Senior executives will make judgements about you – not of the quality of your answers – but on the quality of your questions.

Consider, that tomorrow you had a short slice of potential face to face time with a senior executive to tap their wisdom, or ask a topical question about your business. Would you have a ‘ready-to-speak’ thought-provoking/insightful question to ask them?

As the philosopher Seneca is reported to have said:

‘Luck is what happens when preparation meets opportunity’.

First, here is a schema to engage a senior person in a short interaction/encounter:

  1. Have questions ‘logged and ready’ in your mind so they can be delivered at the drop of a hat. (Practising these questions in ‘safe’ environments will help you have a more fluent delivery in senior interactions).
  2. Your mind-set should be: Be quick, but don’t hurry; Project energy and certainty; Think Open-Middle-Close (that is have an Open, middle and close to the interaction).
  3. In practice here’s the words and syntax to adapt:
  • ‘X’
  • Once you have the person’s attention, walk slowing over to the person and say:
  • ‘We haven’t met before . . . my name is Q . . . I work in P department* . . . would you have two minutes?’
  • If the person says ‘yes’, pose your question.
  • Listen well to the answer.
  • End the interaction within the two minutes, with Thank you and take your leave.

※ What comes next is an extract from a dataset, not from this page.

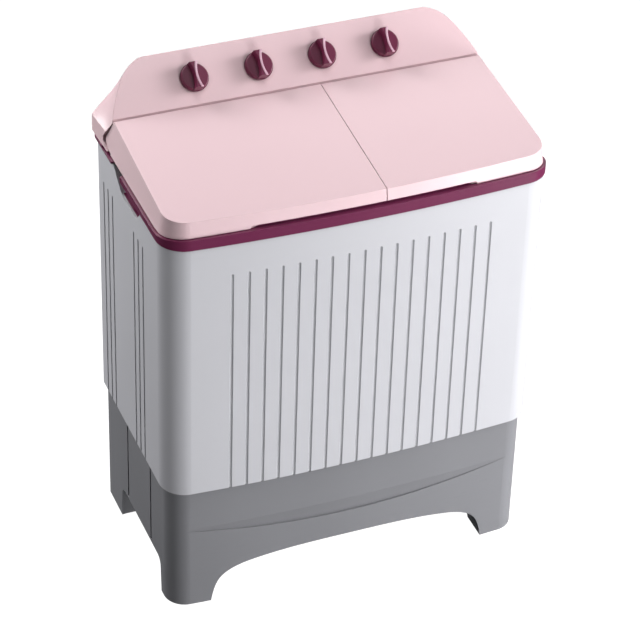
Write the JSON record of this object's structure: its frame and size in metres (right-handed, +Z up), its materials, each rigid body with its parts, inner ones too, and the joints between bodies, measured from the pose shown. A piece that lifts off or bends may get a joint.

* If the person knows you, omit the introduction. However, if there is some doubt, readily say your name/division.

Questions to adapt

These are generic questions. Questions about your operation can have more impact. Logging questions in your smart phone can aid ready retrieval.

  • What’s the first job of a leader?
  • Excuse my temerity here: where you need to grow? (why I ask that is because if I know where you need to grow, being at your level, that might be a future goal for me at some point).
  • Dan Sullivan CEO of Strategic Coach said the first job of an entrepreneur is to protect his/her confidence – your take on that?
  • What percentage of your strengths, capabilities, resources are being exploited in your current role?
  • When you interview people, what’s would be one of your best questions?
  • What might be one leadership lesson you could share?
  • Over the years, have you gotten feedback from your direct reports that led to some adjustments in how you manage and lead?
  • What aspect of leadership do you like most?
  • If you wrote a book about leadership, what would be its title, sub title.
  • What behaviour or what attitude have you used throughout your career that’s  paid off for you, and because it’s paid off for you, you continue to use it today – if you could chisel it to one thing, what might it be?
  • Leading leadership authors Kouzes and Posner’s research shows that the top four characteristics of admired leaders are: Honest; Forward-looking; Inspiring; Competent. Tell me what’s your view on what’s one thing makes for an inspiring leader?
  • Nobel prize winner Albert Schweitzer said in the 1950s said the problem with men, is that ‘they don’t think’. What are your thoughts on that statement?
  • I’ve heard that an issue that senior executives face is ‘how to maintain energy’. How do you maintain your energy?
  • What things do you do to spur innovation?
  • How has your leadership style evolved over your career?
  • What’s unusual or different about how you run your meetings with your executive teams?
  • How do you retrench someone with dignity?
  • (If the person has worked with you in the past you can also ask this question): Knowing my work can you give me feedback on where you think I need to grow as a leader?
  • Who has been an inspiration in your life and why?

A warning: Make sure if you ask any of the above questions that you’re really interested in knowing the answers. If you ask them without prior reflection and interest in learning, you risk being perceived as inauthentic.


Own the Conversation

In the next seven days, choose three of the above questions (or your own questions) and log them in your phone.

Ask one of the questions in a safe interaction.

Reflect on doing this.

Once you have questions that resonate with people, make a goal to ask a question of a leader you don’t know.